Ohrfeigen für Stiefsohn: Mann vor Gericht
Prozess Angeklagter aus dem Raum Aichach steht unter großem psychischen Druck. Dann brennen ihm die Sicherungen durch. Was die Richterin jetzt von ihm fordert
Aichach Die Sicherung brannte einem 44-Jährigen aus dem Raum Aichach im August 2018 durch. Er stürmte ins Zimmer seines 15-jährigen Stiefsohnes, ohrfeigte ihn zwei Mal und schrie ihn an, dass er verschwinden solle. Vor Jugendrichterin Eva-Maria Grosse gab der 44-Jährige das unumwunden zu. Er musste sich am Dienstag wegen Körperverletzung vor dem Jugendgericht Aichach verantworten. Der Vorfall hat eine Vorgeschichte.
Der Angeklagte stand offenbar unter großem psychischen Druck. Der 15-Jährige kam und ging seit einigen Monaten, wie er wollte; er schwänzte die Schule und ging sogar mit einem Messer auf seine Mutter los. „Da hat sich wahnsinnig viel aufgebaut in mir“, sagte der Angeklagte über die psychische Belastung, die er angesichts der familiären Situation empfand.
An dem genannten Abend im August war der 44-Jährige mit einem Freund unterwegs, trank viel und schüttete ihm sein Herz wegen seines Stiefsohnes aus. Wieder daheim, rauchte er noch eine Zigarette. „Und dann hat es bei mir den Schalter umgelegt“, sagt er über das, was dann passierte.
Er ging hoch in das Zimmer des 15-Jährigen, packte ihn am Kragen und schrie ihn an: Er solle verschwinden.
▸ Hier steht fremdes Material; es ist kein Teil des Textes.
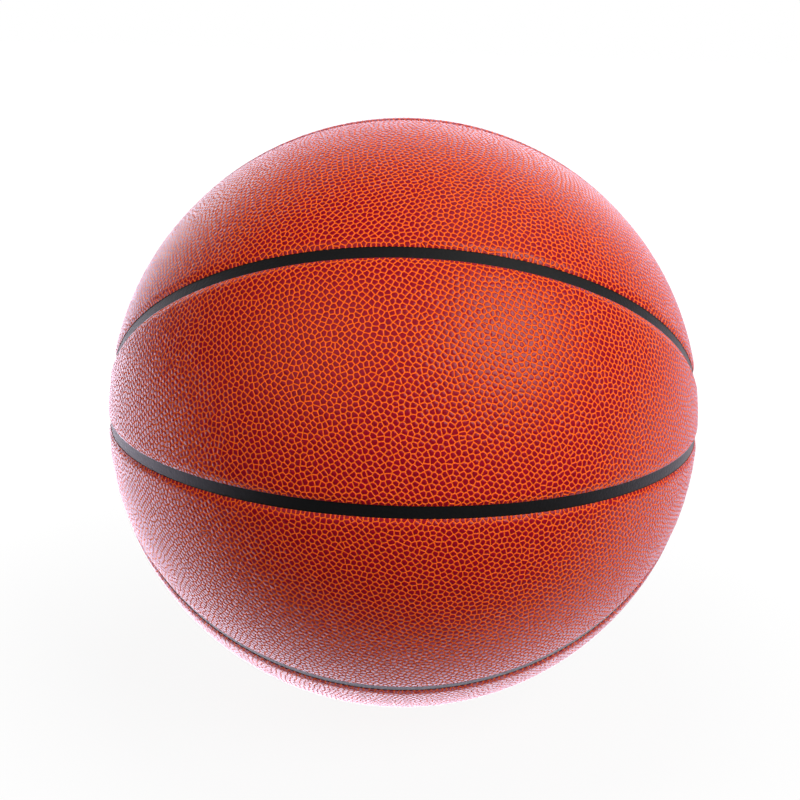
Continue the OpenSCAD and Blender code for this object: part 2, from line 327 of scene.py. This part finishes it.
# %% [markdown]
# A ball's cover is embossed with thousands of low pebbles. They are rounded many-sided plates of
# slightly different sizes, packed close, with narrow valleys between them. A Voronoi texture could
# draw such a net as a bump, but the ball's outline and its seams' edges would stay smooth. So the
# pebbles are real: cells round evenly scattered points. The points start on a spiral that covers
# the ball evenly, with a small random step each.
# %% Scatter points evenly
cell_area = 4.35 * MM ** 2
scatter_share = 0.25
golden_turn = math.pi * (3 - math.sqrt(5))


def spread_points(area, source):
    """Directions over the whole ball, one for each patch of the given area, a little scattered."""
    count = round(4 * math.pi * ball_r ** 2 / area)
    row = np.arange(count)
    height = 1 - (2 * row + 1) / count
    turn = golden_turn * row + 2 * math.pi * source.random()
    ring = np.sqrt(1 - height ** 2)
    points = np.stack((ring * np.cos(turn), ring * np.sin(turn), height), 1)
    points += source.normal(0, scatter_share * math.sqrt(area) / ball_r, points.shape)
    return points / np.linalg.norm(points, axis=1)[:, None]


print("mean area of a pebble in square mm:", round(cell_area / MM ** 2, 2))

# %% [markdown]
# A cell's corners are the middles of the triangles that its point forms with its neighbours, so
# the points are joined by triangles first. Blender's own Delaunay function works on a flat sheet,
# and a stereographic map gives it one on which the triangles come out as they are on the ball.
# Points near an edge are mirrored over it, so that the cells end in a clean line at the channel.
# %% Join the points by triangles
mirror_reach = 4 * MM
same_place = 1e-9
all_triangles = 0
triangles_inside = 1


def all_images(seeds, walls):
    """The seeds, and their mirror images over the walls and the corners near them."""
    images = [seeds]
    for i, wall in enumerate(walls):
        near = seeds[distance_in(seeds, wall) < mirror_reach]
        once = mirrored(near, wall)
        images.append(once)
        for other in walls[i + 1:]:
            depth = distance_in(once, other)
            images.append(mirrored(once[(depth > 0) & (depth < mirror_reach)], other))
    return np.vstack(images)


def flat_map(points, middle):
    """A stereographic map round the middle direction, which keeps circles round."""
    across = np.cross((0, 0, 1.0), middle)
    across /= np.linalg.norm(across)
    up = np.cross(middle, across)
    return np.stack((points @ across, points @ up), 1) / (1 + points @ middle)[:, None]


def triangles_of(points, middle, edges=()):
    """Triangles between all the points or, where border edges are given, those inside them."""
    flat = [Vector(p) for p in flat_map(points, middle).tolist()]
    wanted = triangles_inside if edges else all_triangles
    _, _, faces, origin, _, _ = delaunay_2d_cdt(flat, list(edges), [], wanted, same_place)
    first = np.array([o[0] if o else -1 for o in origin])
    return first[np.array(faces)]


# %% [markdown]
# The triangles' middles, sorted by their bearing from the cell's own point, give its outline. A
# Dual Mesh node draws the same net, but a panel needs the corners as numbers, to put them on a wall
# and to know which sides are on its border.
# %% Draw the cells round the points
def cells_of(seeds, walls, middle):
    """A row for each corner of each cell, in order round it: cell and corner. Then the corners."""
    points = all_images(seeds, walls)
    triangles = triangles_of(points, middle)
    a, b, c = (points[triangles[:, i]] for i in range(3))
    corners = np.cross(b - a, c - a)
    corners /= np.linalg.norm(corners, axis=1)[:, None]
    corners *= np.sign((corners * a).sum(1))[:, None]
    cell = triangles.ravel()
    corner = np.repeat(np.arange(len(triangles)), 3)
    kept = cell < len(seeds)
    cell, corner = cell[kept], corner[kept]
    centre = seeds[cell]
    east = np.cross((0, 0, 1.0), centre)
    east /= np.linalg.norm(east, axis=1)[:, None]
    north = np.cross(centre, east)
    reach = corners[corner] - centre
    turn = np.arctan2((reach * north).sum(1), (reach * east).sum(1))
    order = np.lexsort((turn, cell))
    return cell[order], corner[order], corners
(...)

Dann schlug der Angeklagte dem Jungen zwei Mal mit der flachen Hand ins Gesicht. Unumwunden gab der 44-Jährige zu: „An dem Abend konnte er nichts dafür.“Der 15-Jährige hatte nichts gemacht. Aber dem Angeklagten waren die Sicherungen durchgebrannt.
Am nächsten Tag entschuldigte er sich dafür bei dem Jungen. Der 15-Jährige bestätigte das. „Ich bin nicht nachtragend“, sagte er. Er lebt inzwischen in einer betreuten Wohngemeinschaft und kommt nur am Wochenende heim. Beide versuchen, den Rat eines Psychologen zu beherzigen, Distanz zu wahren und sich aus dem Weg zu gehen. „Es eskaliert nichts mehr“, sagte der Angeklagte zum aktuellen Verhältnis.
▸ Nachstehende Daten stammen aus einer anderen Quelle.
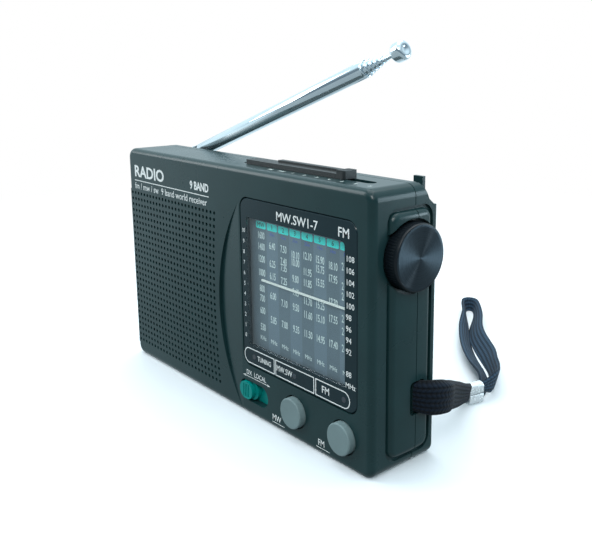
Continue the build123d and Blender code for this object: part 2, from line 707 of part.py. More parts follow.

Ganz „ohne anwaltlichen Schubs“, wie Verteidigerin Carina Grübl es formulierte, suchte sich der 44-Jährige therapeutische Hilfe. Erst bei der Suchtfachambulanz wegen seines Alkoholproblems. Demnächst will er eine psychotherapeutische Behandlung beginnen.
Staatsanwalt Konstantin Huber hielt dem Angeklagten zugute, dass das problematische Verhältnis zu seinem Stiefsohn heute nicht mehr besteht: „An der Front ist wohl nichts mehr zu erwarten.“Gegen den 44-Jährigen sprach jedoch aus Hubers Sicht die lange Vorstrafenliste, in der auch öfter Körperverletzung auftaucht. Zuletzt hatte er deswegen erst im Oktober vor Gericht gestanden. Huber forderte daher eine Freiheitsstrafe von sechs Monaten auf Bewährung. Als Auflage plädierte er für eine Therapie wegen der Alkohol- und Aggressionsproblematik des Angeklagten sowie eine Geldstrafe von 2000 Euro.
Verteidigerin Grübl wies darauf hin, dass ihr Mandant ungeschönt alles zugegeben hatte. „Er bemüht sich stark, seine Probleme in den Griff zu bekommen.“Sie sprach sich für eine dreimonatige Bewährungsstrafe aus und stellte die Auflagen ins Ermessen des Gerichts.
Jugendrichterin Grosse verurteilte den Angeklagten zu sechs Monaten auf Bewährung. Als Auflage muss er insgesamt 1500 Euro an die Suchtfachambulanz der Caritas Aichach zahlen, seine Gespräche dort fortsetzen und eine stationäre Therapie machen. Neben den vielen Punkten, die Grosse zugunsten des Angeklagten wertete, sprach einer sehr gegen ihn: „Es wiegt für mich sehr schwer, dass Sie ein Kind angehen, als es nichts tut, und ihm noch sagen, es soll verschwinden.“Der 44-Jährige nahm das Urteil an.